I have no answers on how to increase one's faith, apart from what I discover from reading the Word of God and praying. God's methods are always simple and always work precisely how He intends them to. In our arrogance, we think that daily Bible reading and prayer is way to simple, just like we think preaching the Word is way to simple and end up developing sinful practices to try and fill church pews, which only ever succeeds by filling the pews with goats instead of sheep. The fact is, daily Bible reading and prayer is simple!
People reject the idea of salvation as a free gift because it is way too simple. If we examine Scripture closely, God's methods are always simple. God is not in the business of complicating things. We are! Why do we always try to make God's methods harder than they are or than they need to be? Becoming like a child entails accepting the simple methods that God has orchestrated. As I pointed out in You Won't Stop Sinning Until You Start Walking By the Spirit, God's methods truly are simple. In fact, much of that article applies directly here, too.

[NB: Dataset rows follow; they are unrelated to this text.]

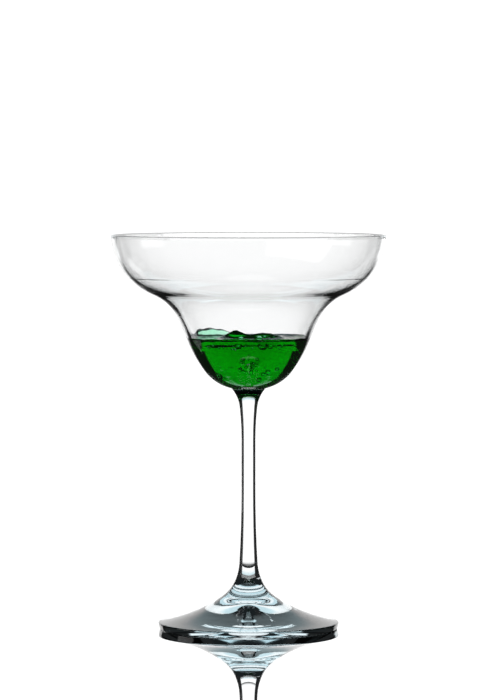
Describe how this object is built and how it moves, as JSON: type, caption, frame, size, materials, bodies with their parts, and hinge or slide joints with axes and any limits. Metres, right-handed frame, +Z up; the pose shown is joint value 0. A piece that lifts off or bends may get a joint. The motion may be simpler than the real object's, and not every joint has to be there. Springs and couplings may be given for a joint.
{
  "type": "margarita cocktail",
  "caption": "Clear stemmed margarita glass with a wide bowl over a small lower cup, part filled with a plain green drink.",
  "frame": {"origin": "on the table at the middle of the foot", "axes": "+Z up along the stem, the axis that everything is turned about; X and Y are level"},
  "size_m": [0.1174, 0.1174, 0.1685],
  "materials": {
    "clear_glass": "fire-polished clear soda-lime glass",
    "green_drink": "clear bright green liquid"
  },
  "bodies": {
    "root": {"glass": "clear_glass", "drink": "green_drink"}
  },
  "joints": []
}
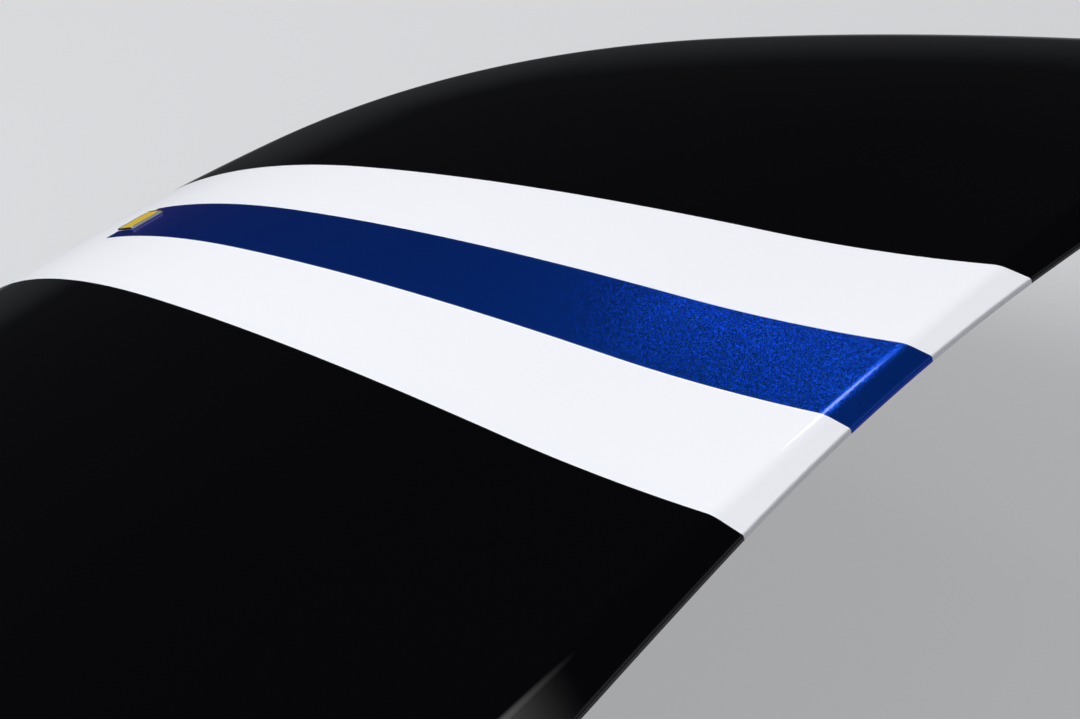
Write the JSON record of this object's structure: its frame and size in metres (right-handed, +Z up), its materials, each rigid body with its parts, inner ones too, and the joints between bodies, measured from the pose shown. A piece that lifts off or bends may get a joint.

If we do precisely what Scripture requires of us, life will be so much better. The question is, will we? God's methods for dealing with our predicaments are very simple, but our foolish arrogance and futile thinking keep getting in the way and making it more complicated than it needs to be. Will we stop ourselves, get out of the way, and trust God and accept His simple method, or will we continue to be our own best obstacle and continue getting in the way of where God would have us to be in our faith and walk? We are our own worst enemies. How do we move from weak faith to stronger faith? Simple! Daily Bible reading and prayer. "Faith comes from hearing, and hearing by the word of Christ" (Rom. 10:17). The Spirit gives and strengthens faith by means of God's Word, the Bible. If you never open it, if you never read it, how can you expect to grow in faith? How can you expect to know God? "Everything pertaining to life and godliness" is achieved "through the true knowledge of Him who called us" (2 Pet. 1:3). How do you know God and know more of Him? Through daily Bible reading and prayer. Simple!